Política esquina economía
29/10/2019 | 09:51 | Hay dos Argentinas. Una financia a la otra, que encima es la que manda. Pero los votos están mucho más mezclados de lo que parece.
Adrián Simioni
“Paguémosle al FMI con Córdoba”, decía alguien ayer en Twitter. “Tenemos el vino y el fernet (…) Somos potencia en cuatro años: Mendoza, San Luis, Córdoba, Santa Fe, Entre Ríos y Ciudad de Buenos Aires”, decía alguien más, entre miles de mensajes a un lado y otro de la grieta.
Más allá el humor, tras la votación del domingo en los medios y en las redes sociales se escucharon con más insistencia que nunca los comentarios de un país supuestamente partido en dos zonas geográficas.
Una, suma las provincias del norte, las del sur y el conurbano bonaerense. Allí ganaron el kirchnerismo y sus satélites peronistas. Es un mapa que se pintó de celeste, con 8 millones de votos a favor de Alberto Fernández.
La otra zona abarca Mendoza, San Luis, Córdoba, Santa Fe, Entre Ríos, Capital Federal y el interior bonaerense. Córdoba es la más amarilla en estos distritos en los que ganó Cambiemos con 5,7 millones de votos.
En esta columna hemos venido llamando “Centralia” desde hace años a esa franja central del país que va desde Chile hasta Uruguay y que cada vez parece diferenciarse en forma más nítida del resto de la Argentina.
Sin embargo, los números muestran que estamos mucho más mezclados de lo que exagera el mapa.
De hecho, aunque el mapa no dé esa impresión el 45% de los votos de Cambiemos están en la parte celeste de la Argentina. Y el 36% de los votos K están en la parte amarilla.
Aún si “Centralia” se separara, en su interior quedarían 10 votantes kirchneristas por cada 13 votantes macristas.
Estamos partidos en dos. Pero la partición es a lo largo y ancho del país. Es una partición conceptual más que geográfica.
Subsidiadores y subsidiados
“Centralia” es la forma ideal en que en que un número creciente de argentinos se autoperciben: sienten, no sin razón, que pagan más impuestos de lo que reciben en bienes y servicios públicos; que trabajan bajo la exigencia de productividad del sector privado mientras los demás viven de planes y empleos públicos de baja intensidad; que se desempeñan en sectores competitivos en el mundo pero que jamás pueden despegar porque tienen que subsidiar el lastre de industrias, regiones y urbes vetustas y sin destino; y que sus representaciones políticas son invariablemente desgastadas por inmensas maquinarias clientelares rentadas, con las que la gente que trabaja no tiene tiempo ni modo de competir electoralmente.

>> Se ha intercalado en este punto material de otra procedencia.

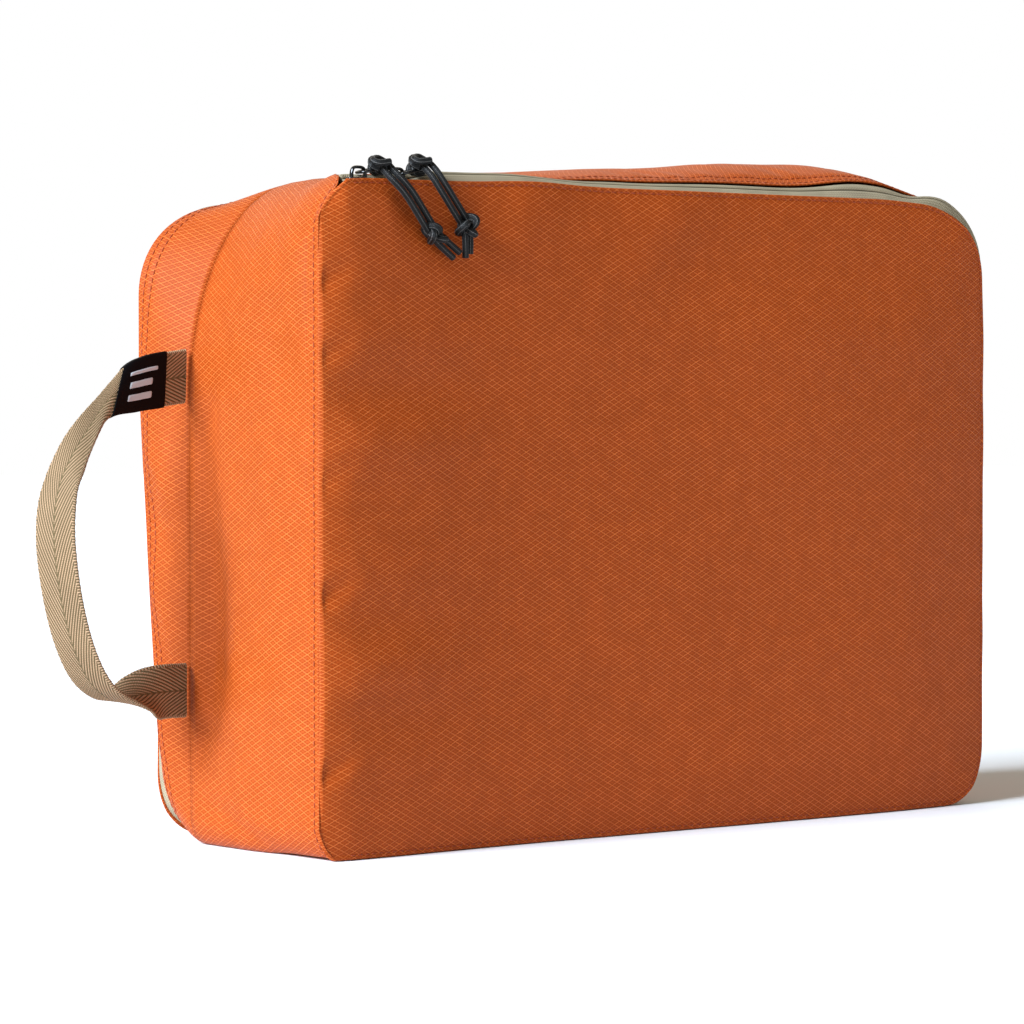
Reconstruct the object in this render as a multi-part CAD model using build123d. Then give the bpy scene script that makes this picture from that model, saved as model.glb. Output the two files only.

Obviamente, esas son las condiciones predominantes en la zona amarilla del país, y por eso es ahí donde aparece este voto que hemos visto consolidarse.
La dirigencia política argentina no debería perder de vista el fenómeno. Bajo sus narices se están gestando dos Argentinas. Y una de ellas ya está harta de financiar a la otra, que encima la gobierna desde hace décadas y con un destino de pobreza.
Es casi seguro que esta tendencia nunca va a tomar la forma de un separatismo geográfico, pero puede derivar en fosas políticas y sociales de consecuencias imprevisibles. Tal vez esa sea precisamente la grieta.
Los separatistas que se toman con más o con menos humor la idea de un Brexit criollo deberían tomársela más en serio si en verdad les interesa. Y perfilar una agenda que reemplace a la hegemonía política que nos ha llevado a la pobreza.
A este país no hay que partirlo en dos. Hay que darlo vuelta, que es muy distinto.